To understand Jakob Walter’s autobiography and the letters by Westphalian soldiers better, we should say a few words about the way in which Napoleon’s armies were supplied and equipped. One of the great achievements of Napoleon as military commander, besides his strategic and tactical talents, had been his skill in organizing the mobility and logistic support of his troops. As he relied heavily on artillery and the firepower of his highly maneuverable infantry and cavalry, he paid particular attention to the ready availability of guns and small firearms, as well as of an adequate supply of ammunition. He also made sure that his engineers had the wherewithal to build pontoon bridges and lay siege to fortresses. Given the primitive technology of transportation, one that relied almost exclusively on horsepower and manpower, few resources were left for an efficient system to bring food and clothing to the troops. Thus regular pay had as its main purpose to enable individual soldiers to turn to the civilian market for their additional needs. Clothing was issued at more or less regular intervals and, by and large, in sufficient quantity and of acceptable quality for normal conditions of war; although no serious effort was made to adapt the clothing to the climatic conditions of specific campaigns.
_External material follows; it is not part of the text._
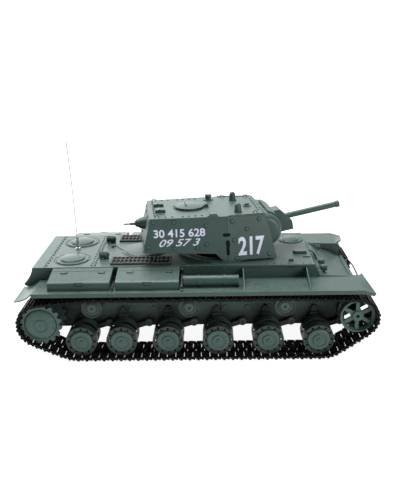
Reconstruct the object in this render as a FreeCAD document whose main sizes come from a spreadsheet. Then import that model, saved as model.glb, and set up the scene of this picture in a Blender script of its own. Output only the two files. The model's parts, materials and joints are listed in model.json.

As for foodstuffs, under “normal” circumstances, a minimum quantity of bread was supplied by regimental bakeries. Practically everything else, and naturally in situations where the field bakeries could not be moved on time close enough to the fighting men, had to be obtained on the spot. The local population was compelled to furnish shelter (through billeting) and food, through requisitions by units detached for that purpose by the commander. Additional food—and liquor, of course—was to be purchased either from local traders or from sutlers (canteen keepers) who accompanied the regiments; many sutlers were women, frequently the wives of professional noncoms and soldiers. In Central and Western Europe, areas that were densely populated and, on the whole, quite prosperous, with an elaborate network of traders and stores, this “system” worked fairly well. Especially when it was supplemented by marauding—forbidden, of course, but tolerated as long as it was not excessive. In this respect, the Württemberg soldiers had a particularly bad record, as Walter illustrates.